Last month my mom sent me an Easter package. Inside was chocolate from Wilbur’s of Maine, a plastic baseball and a special issue from the New York Times Magazine, “25 Songs that Tell us Where Music is Going.”

The list is non-judgmental but analytical as hell. How did one of the world’s most revered pop stars (the Biebs) produce one of the most successful albums of the year? He met Diplo and Skrillex (forming Jack Ü), produced a banger and let the music speak louder than his dreaded hair or pot smoking antics.
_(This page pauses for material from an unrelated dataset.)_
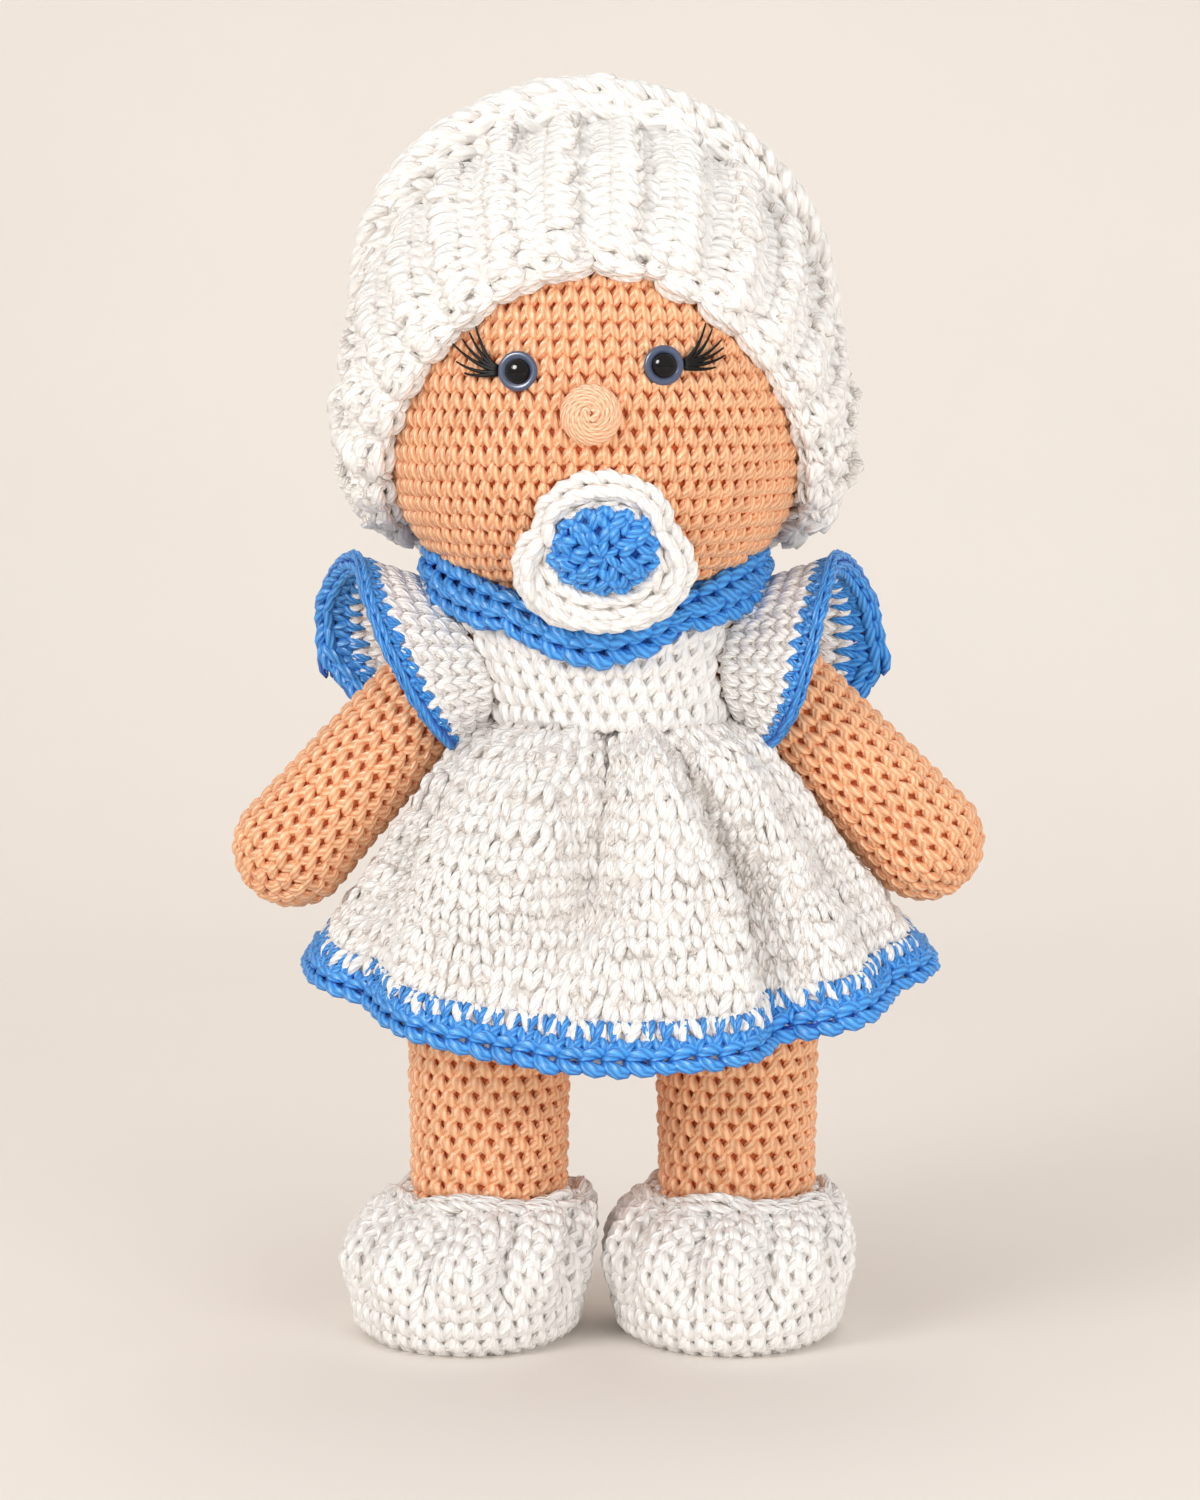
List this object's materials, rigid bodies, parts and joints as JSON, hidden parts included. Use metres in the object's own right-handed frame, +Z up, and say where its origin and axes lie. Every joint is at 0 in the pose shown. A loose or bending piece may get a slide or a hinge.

Why is Mac Demarco slacker rock’s golden child? Because of his larger than life personality. He’s known for public nudity, chain smoking cigarettes, and his Enter Sandman cover at live shows. After giving out his home address on his most recent EP, people flocked to Demarco’s house in Queens to sip coffee and eat gluten-free banana bread.

As expected, the New York Times Magazine gets myopic – especially in regards to song.

So these days it’s the song, and the scale of the event surrounding it. One song, one digestible thing, with millions of people standing in a circle around it, pointing and shouting and writing about it, conducting one gigantic online undergraduate seminar about it, metabolizing it on roughly the same level that cable-news debate shows metabolize a political speech.” – Nitsuh Abebe

That sparked something. A thought that’s been germinating on The Aftermath since we started writing about music.

We’re hyper focused on song. We replay them again and again until the choruses and bridges are as familiar as a childhood memory. We worship them. Recommend them. We’re heartbroken when someone else doesn’t recognize their worth and feel the same surge of inspiration.

For a music enthusiast, song has the power to turn a day around, change a relationship, solidify philosophical credence – things will get better. For a series of melodic vibrations that tickle our eardrums, the affects of song are genuine and cerebral.

So, if you get a chance, scroll through 25 Songs that Tell us Where Music is Going and think about song – the tiny, little thing that is becoming more and more powerful.